Exercise brief: In the material below, find every line with "code" and pull it out.
--- Start Recorded information ---
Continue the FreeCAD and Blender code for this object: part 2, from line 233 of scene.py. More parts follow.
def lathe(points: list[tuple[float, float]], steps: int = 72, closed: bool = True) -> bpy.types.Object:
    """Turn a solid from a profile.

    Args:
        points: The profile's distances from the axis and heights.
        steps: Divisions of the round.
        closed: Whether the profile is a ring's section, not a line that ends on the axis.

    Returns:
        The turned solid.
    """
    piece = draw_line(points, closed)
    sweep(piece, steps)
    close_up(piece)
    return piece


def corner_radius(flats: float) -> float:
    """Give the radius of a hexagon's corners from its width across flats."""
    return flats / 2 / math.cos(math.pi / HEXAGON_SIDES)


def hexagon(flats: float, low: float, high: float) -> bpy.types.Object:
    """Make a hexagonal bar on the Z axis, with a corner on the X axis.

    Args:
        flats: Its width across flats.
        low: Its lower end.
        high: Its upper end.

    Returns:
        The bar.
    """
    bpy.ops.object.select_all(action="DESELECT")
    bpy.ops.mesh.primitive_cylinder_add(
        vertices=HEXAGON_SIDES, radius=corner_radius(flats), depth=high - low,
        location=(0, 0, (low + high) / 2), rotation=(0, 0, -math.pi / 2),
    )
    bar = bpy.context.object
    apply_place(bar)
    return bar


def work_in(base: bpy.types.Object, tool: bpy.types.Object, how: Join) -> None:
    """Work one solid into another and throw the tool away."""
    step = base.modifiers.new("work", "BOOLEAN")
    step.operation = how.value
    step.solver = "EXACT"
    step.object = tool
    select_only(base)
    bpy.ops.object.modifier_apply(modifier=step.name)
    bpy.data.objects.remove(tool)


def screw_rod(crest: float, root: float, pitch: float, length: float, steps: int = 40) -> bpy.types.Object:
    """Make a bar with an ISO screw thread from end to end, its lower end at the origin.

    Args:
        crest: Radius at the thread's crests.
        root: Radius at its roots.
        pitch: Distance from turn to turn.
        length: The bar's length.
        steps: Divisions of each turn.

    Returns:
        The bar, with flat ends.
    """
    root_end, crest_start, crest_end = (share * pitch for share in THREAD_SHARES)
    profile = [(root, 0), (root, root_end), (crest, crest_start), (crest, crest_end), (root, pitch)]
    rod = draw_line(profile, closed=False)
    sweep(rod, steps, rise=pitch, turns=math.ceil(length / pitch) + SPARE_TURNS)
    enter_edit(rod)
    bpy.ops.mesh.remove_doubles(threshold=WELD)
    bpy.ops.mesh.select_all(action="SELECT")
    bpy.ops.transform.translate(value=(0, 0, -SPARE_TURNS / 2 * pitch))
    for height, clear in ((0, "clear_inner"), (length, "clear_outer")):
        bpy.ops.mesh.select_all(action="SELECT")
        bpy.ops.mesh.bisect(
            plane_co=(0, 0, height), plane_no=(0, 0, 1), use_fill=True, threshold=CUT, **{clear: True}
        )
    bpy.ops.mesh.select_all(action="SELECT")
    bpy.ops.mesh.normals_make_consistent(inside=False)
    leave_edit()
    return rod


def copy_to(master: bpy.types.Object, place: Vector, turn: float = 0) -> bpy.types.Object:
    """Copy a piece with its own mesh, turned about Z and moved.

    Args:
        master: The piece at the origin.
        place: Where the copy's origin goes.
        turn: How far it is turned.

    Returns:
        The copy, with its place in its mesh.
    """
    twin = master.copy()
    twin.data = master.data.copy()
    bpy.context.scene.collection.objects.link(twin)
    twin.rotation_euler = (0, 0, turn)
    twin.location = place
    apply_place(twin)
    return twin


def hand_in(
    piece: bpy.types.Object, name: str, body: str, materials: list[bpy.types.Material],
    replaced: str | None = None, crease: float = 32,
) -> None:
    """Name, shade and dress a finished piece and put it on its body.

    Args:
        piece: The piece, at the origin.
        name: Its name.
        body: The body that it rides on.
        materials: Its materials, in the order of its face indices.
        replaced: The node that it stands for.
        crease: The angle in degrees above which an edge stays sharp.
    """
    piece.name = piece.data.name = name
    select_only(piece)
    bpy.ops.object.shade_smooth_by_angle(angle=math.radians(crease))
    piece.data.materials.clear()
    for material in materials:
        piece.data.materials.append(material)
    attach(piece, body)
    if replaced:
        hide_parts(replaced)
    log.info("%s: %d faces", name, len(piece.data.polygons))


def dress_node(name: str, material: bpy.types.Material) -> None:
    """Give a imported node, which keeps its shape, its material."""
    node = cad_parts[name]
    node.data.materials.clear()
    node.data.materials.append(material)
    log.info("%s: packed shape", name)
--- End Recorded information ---
--- Start Recorded information ---
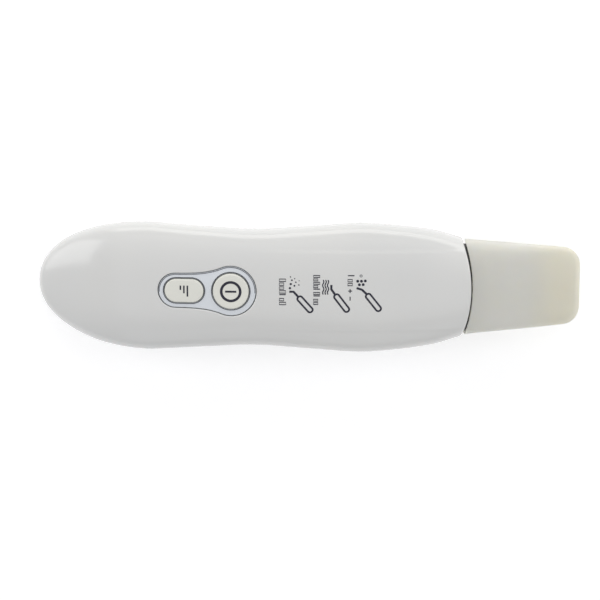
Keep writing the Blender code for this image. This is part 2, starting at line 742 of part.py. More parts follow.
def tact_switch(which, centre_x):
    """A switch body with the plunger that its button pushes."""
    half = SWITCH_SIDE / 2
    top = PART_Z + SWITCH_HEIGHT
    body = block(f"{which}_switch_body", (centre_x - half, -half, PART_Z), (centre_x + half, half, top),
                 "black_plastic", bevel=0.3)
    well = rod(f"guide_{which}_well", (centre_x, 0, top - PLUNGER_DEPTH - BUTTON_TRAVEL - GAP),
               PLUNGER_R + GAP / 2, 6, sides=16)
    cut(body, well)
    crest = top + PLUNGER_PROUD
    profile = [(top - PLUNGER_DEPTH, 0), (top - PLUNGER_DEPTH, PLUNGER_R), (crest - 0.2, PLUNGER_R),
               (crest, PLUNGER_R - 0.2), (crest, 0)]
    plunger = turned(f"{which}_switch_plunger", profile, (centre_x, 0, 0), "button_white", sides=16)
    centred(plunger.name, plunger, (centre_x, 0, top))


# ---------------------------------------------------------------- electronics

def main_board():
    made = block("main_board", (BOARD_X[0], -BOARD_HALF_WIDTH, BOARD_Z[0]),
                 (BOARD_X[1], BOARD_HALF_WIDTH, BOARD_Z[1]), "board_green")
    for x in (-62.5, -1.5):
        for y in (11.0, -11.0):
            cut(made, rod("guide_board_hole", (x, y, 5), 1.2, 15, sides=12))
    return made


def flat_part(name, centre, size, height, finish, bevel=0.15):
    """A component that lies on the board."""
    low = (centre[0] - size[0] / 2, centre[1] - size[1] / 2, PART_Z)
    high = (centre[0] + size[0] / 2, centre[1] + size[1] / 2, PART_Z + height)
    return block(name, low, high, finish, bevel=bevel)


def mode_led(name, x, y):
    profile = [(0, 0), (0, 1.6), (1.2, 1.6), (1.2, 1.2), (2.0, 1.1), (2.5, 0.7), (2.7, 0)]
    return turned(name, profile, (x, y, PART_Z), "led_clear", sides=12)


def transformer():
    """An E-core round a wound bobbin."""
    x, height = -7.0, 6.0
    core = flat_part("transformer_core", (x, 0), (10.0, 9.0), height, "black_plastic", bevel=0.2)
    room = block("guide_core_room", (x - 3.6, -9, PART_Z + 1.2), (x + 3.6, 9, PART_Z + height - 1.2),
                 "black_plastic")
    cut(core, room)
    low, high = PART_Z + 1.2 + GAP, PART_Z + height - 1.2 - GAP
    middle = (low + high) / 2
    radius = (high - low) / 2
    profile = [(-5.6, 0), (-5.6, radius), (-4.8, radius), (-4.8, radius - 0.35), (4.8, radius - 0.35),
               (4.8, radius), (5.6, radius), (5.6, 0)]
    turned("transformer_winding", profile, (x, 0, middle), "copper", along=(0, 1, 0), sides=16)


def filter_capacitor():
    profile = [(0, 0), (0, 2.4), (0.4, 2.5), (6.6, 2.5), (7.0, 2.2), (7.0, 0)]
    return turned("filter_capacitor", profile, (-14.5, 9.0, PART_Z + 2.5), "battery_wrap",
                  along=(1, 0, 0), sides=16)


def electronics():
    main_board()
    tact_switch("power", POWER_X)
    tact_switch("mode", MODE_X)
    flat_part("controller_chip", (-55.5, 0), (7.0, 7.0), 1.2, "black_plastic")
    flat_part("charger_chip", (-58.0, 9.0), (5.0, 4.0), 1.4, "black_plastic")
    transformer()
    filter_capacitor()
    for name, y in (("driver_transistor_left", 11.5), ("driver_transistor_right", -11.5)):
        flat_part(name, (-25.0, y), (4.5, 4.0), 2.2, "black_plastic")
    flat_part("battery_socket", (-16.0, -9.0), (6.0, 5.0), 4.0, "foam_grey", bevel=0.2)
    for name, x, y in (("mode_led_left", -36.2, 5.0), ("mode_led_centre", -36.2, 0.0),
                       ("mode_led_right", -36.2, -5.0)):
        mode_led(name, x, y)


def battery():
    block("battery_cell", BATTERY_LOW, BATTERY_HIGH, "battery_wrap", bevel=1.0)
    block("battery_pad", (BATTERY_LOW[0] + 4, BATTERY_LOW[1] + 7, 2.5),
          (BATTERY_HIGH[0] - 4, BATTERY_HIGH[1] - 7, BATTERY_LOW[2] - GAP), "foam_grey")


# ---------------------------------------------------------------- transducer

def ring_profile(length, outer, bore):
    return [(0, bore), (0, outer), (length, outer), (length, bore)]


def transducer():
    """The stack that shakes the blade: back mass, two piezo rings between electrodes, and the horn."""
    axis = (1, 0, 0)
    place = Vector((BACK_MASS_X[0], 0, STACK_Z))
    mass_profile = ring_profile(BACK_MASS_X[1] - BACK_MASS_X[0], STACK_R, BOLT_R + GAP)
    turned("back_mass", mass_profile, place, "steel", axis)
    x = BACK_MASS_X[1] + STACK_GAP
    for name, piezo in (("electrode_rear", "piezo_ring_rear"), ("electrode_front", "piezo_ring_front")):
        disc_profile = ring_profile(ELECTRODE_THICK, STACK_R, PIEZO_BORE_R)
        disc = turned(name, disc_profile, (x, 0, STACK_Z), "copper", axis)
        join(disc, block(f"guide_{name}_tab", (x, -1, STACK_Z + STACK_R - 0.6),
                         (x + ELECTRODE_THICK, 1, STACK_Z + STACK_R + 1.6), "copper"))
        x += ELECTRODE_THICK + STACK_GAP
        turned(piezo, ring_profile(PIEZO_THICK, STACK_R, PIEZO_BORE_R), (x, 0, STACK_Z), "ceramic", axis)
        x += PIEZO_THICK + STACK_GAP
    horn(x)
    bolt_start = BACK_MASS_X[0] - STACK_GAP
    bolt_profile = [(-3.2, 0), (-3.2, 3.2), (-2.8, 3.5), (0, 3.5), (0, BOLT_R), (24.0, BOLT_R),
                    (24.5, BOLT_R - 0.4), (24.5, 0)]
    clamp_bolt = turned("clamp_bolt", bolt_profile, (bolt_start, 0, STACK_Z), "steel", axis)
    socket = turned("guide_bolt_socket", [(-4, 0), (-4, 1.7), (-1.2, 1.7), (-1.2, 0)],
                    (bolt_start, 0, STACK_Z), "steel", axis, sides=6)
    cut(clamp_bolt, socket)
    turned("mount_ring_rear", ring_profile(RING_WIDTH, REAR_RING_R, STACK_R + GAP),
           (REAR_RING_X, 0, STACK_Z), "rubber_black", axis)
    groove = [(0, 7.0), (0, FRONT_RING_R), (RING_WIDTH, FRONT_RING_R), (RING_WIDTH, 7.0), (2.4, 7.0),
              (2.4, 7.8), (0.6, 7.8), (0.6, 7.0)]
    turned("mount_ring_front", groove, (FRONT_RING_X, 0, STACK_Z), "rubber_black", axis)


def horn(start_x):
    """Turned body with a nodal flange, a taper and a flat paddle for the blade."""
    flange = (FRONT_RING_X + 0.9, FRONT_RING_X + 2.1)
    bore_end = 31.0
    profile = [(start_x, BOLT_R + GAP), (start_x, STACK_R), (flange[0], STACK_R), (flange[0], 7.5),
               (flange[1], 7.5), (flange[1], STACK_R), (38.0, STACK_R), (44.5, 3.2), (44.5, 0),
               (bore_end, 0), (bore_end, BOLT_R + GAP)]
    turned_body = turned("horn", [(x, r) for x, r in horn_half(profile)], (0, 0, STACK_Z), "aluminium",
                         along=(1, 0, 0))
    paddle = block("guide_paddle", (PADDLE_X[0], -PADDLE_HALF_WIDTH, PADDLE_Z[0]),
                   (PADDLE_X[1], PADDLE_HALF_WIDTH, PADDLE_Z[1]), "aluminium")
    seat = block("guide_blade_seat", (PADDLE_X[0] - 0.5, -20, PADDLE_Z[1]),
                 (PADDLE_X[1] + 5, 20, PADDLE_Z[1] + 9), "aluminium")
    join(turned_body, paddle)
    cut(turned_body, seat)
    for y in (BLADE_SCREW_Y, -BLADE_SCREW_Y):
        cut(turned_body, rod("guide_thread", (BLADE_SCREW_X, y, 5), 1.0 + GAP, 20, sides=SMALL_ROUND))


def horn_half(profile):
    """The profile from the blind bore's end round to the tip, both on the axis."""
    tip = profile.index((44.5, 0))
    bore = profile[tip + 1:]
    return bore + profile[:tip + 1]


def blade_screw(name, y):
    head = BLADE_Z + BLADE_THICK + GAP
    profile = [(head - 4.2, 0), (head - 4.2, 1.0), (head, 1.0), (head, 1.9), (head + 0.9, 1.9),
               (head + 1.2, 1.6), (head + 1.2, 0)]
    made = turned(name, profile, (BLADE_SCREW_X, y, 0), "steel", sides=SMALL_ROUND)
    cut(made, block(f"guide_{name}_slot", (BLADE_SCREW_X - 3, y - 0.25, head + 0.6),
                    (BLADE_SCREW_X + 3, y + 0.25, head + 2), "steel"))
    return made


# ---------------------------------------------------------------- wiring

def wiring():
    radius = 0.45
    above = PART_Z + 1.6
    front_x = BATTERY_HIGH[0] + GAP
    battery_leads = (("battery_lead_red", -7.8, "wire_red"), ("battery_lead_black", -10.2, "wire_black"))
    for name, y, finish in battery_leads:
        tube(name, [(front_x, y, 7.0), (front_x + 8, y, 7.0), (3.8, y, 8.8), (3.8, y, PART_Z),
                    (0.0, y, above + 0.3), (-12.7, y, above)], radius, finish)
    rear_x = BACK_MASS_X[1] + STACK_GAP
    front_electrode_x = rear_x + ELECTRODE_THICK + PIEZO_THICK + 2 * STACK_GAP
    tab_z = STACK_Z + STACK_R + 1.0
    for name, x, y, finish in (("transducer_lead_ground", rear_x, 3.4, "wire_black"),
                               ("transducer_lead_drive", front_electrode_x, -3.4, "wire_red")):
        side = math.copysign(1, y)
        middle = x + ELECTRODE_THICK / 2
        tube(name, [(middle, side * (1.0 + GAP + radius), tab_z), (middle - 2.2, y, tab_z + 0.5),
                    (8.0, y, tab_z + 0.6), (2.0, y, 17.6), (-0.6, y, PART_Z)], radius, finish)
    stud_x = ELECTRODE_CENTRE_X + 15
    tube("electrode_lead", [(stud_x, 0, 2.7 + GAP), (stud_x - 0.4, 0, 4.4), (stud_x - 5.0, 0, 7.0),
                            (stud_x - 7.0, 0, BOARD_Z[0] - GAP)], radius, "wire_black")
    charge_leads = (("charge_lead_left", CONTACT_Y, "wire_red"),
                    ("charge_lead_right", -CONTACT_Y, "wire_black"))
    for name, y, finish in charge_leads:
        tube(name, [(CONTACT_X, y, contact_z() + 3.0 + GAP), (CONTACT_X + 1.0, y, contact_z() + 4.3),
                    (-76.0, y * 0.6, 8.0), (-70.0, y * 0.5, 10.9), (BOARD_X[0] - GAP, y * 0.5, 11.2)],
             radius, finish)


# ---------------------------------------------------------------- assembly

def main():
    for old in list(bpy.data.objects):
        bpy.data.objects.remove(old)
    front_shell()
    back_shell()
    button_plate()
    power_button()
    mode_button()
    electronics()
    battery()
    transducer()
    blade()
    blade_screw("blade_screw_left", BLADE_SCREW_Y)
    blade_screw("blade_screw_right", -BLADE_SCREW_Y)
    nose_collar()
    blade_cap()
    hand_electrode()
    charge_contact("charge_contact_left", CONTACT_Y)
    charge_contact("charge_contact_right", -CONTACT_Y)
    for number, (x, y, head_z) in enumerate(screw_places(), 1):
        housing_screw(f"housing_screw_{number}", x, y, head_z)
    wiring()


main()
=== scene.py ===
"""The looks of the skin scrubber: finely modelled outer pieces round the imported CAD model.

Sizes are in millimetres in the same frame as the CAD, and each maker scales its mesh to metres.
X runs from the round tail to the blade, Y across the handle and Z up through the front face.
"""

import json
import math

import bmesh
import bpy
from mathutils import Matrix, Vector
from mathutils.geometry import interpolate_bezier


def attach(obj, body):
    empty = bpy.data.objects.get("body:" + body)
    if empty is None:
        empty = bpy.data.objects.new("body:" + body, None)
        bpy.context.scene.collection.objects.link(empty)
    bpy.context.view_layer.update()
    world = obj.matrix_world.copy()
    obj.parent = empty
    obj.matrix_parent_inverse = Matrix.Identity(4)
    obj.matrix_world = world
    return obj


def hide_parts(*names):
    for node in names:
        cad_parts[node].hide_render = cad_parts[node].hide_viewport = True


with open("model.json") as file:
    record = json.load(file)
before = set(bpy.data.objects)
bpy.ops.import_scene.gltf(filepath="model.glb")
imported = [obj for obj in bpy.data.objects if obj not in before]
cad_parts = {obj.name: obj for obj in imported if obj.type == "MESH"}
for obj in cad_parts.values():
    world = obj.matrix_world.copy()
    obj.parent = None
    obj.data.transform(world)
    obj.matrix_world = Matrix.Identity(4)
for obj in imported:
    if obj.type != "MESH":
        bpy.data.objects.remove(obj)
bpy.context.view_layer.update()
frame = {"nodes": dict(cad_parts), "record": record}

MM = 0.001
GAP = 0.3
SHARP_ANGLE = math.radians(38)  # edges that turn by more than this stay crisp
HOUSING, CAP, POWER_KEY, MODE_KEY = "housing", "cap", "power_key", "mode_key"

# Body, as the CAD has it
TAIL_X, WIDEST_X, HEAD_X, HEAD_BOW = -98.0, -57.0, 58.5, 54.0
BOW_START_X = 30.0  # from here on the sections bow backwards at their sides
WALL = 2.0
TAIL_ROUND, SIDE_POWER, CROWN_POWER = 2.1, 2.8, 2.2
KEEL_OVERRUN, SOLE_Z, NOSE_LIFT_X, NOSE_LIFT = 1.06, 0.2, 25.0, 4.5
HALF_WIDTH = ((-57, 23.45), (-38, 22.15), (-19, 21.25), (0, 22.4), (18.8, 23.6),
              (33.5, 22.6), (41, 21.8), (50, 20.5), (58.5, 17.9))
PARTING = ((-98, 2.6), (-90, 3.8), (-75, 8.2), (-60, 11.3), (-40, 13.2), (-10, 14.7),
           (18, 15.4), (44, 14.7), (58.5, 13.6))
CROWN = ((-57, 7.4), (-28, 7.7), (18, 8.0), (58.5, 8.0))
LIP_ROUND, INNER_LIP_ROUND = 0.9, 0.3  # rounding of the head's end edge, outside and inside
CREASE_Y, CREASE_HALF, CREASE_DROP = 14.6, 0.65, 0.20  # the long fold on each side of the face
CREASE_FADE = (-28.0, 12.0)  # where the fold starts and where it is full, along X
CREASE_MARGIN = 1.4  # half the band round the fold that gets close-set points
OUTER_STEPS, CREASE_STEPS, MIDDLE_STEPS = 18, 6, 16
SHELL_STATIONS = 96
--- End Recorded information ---
Exercise output:
Continue the FreeCAD and Blender code for this object: part 2, from line 233 of scene.py. More parts follow.
Keep writing the Blender code for this image. This is part 2, starting at line 742 of part.py. More parts follow.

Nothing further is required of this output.